- _Task_: Quote every line from the top of the listing down to and including the line that contains "case_shoulder_drop = 1.6".

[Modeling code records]
------------------------------------
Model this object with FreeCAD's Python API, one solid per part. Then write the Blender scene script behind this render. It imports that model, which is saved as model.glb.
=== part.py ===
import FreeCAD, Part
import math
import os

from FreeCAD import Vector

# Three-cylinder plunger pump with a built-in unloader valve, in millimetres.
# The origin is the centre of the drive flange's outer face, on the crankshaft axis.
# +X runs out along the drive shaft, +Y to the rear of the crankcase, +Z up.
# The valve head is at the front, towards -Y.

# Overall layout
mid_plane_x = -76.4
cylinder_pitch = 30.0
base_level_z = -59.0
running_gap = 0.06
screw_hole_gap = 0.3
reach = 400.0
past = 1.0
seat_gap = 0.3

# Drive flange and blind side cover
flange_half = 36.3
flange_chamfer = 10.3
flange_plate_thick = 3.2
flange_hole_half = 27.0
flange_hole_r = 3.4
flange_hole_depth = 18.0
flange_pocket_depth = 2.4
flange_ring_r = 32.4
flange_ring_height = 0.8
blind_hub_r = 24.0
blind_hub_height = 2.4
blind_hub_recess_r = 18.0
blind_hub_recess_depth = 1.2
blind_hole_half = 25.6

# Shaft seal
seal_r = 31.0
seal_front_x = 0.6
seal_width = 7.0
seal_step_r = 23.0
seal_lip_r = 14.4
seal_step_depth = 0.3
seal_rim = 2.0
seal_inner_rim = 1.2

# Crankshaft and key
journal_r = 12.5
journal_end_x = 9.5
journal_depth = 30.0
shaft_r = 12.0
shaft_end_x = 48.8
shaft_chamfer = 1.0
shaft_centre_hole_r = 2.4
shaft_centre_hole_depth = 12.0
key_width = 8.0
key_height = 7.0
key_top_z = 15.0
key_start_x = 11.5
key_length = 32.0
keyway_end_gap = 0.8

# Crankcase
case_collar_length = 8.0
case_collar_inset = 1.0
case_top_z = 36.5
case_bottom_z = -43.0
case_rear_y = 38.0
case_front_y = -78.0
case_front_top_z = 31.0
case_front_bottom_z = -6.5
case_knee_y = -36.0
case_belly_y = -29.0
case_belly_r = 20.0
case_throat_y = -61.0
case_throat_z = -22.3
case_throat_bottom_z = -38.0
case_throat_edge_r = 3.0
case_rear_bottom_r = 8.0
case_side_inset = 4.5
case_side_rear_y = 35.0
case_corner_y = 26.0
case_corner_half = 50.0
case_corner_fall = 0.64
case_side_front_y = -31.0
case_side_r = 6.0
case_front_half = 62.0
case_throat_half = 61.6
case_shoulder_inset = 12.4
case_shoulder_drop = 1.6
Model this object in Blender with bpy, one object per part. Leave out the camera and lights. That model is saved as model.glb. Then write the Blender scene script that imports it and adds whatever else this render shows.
------------------------------------
- _In response_:
Model this object with FreeCAD's Python API, one solid per part. Then write the Blender scene script behind this render. It imports that model, which is saved as model.glb.
=== part.py ===
import FreeCAD, Part
import math
import os

from FreeCAD import Vector

# Three-cylinder plunger pump with a built-in unloader valve, in millimetres.
# The origin is the centre of the drive flange's outer face, on the crankshaft axis.
# +X runs out along the drive shaft, +Y to the rear of the crankcase, +Z up.
# The valve head is at the front, towards -Y.

# Overall layout
mid_plane_x = -76.4
cylinder_pitch = 30.0
base_level_z = -59.0
running_gap = 0.06
screw_hole_gap = 0.3
reach = 400.0
past = 1.0
seat_gap = 0.3

# Drive flange and blind side cover
flange_half = 36.3
flange_chamfer = 10.3
flange_plate_thick = 3.2
flange_hole_half = 27.0
flange_hole_r = 3.4
flange_hole_depth = 18.0
flange_pocket_depth = 2.4
flange_ring_r = 32.4
flange_ring_height = 0.8
blind_hub_r = 24.0
blind_hub_height = 2.4
blind_hub_recess_r = 18.0
blind_hub_recess_depth = 1.2
blind_hole_half = 25.6

# Shaft seal
seal_r = 31.0
seal_front_x = 0.6
seal_width = 7.0
seal_step_r = 23.0
seal_lip_r = 14.4
seal_step_depth = 0.3
seal_rim = 2.0
seal_inner_rim = 1.2

# Crankshaft and key
journal_r = 12.5
journal_end_x = 9.5
journal_depth = 30.0
shaft_r = 12.0
shaft_end_x = 48.8
shaft_chamfer = 1.0
shaft_centre_hole_r = 2.4
shaft_centre_hole_depth = 12.0
key_width = 8.0
key_height = 7.0
key_top_z = 15.0
key_start_x = 11.5
key_length = 32.0
keyway_end_gap = 0.8

# Crankcase
case_collar_length = 8.0
case_collar_inset = 1.0
case_top_z = 36.5
case_bottom_z = -43.0
case_rear_y = 38.0
case_front_y = -78.0
case_front_top_z = 31.0
case_front_bottom_z = -6.5
case_knee_y = -36.0
case_belly_y = -29.0
case_belly_r = 20.0
case_throat_y = -61.0
case_throat_z = -22.3
case_throat_bottom_z = -38.0
case_throat_edge_r = 3.0
case_rear_bottom_r = 8.0
case_side_inset = 4.5
case_side_rear_y = 35.0
case_corner_y = 26.0
case_corner_half = 50.0
case_corner_fall = 0.64
case_side_front_y = -31.0
case_side_r = 6.0
case_front_half = 62.0
case_throat_half = 61.6
case_shoulder_inset = 12.4
case_shoulder_drop = 1.6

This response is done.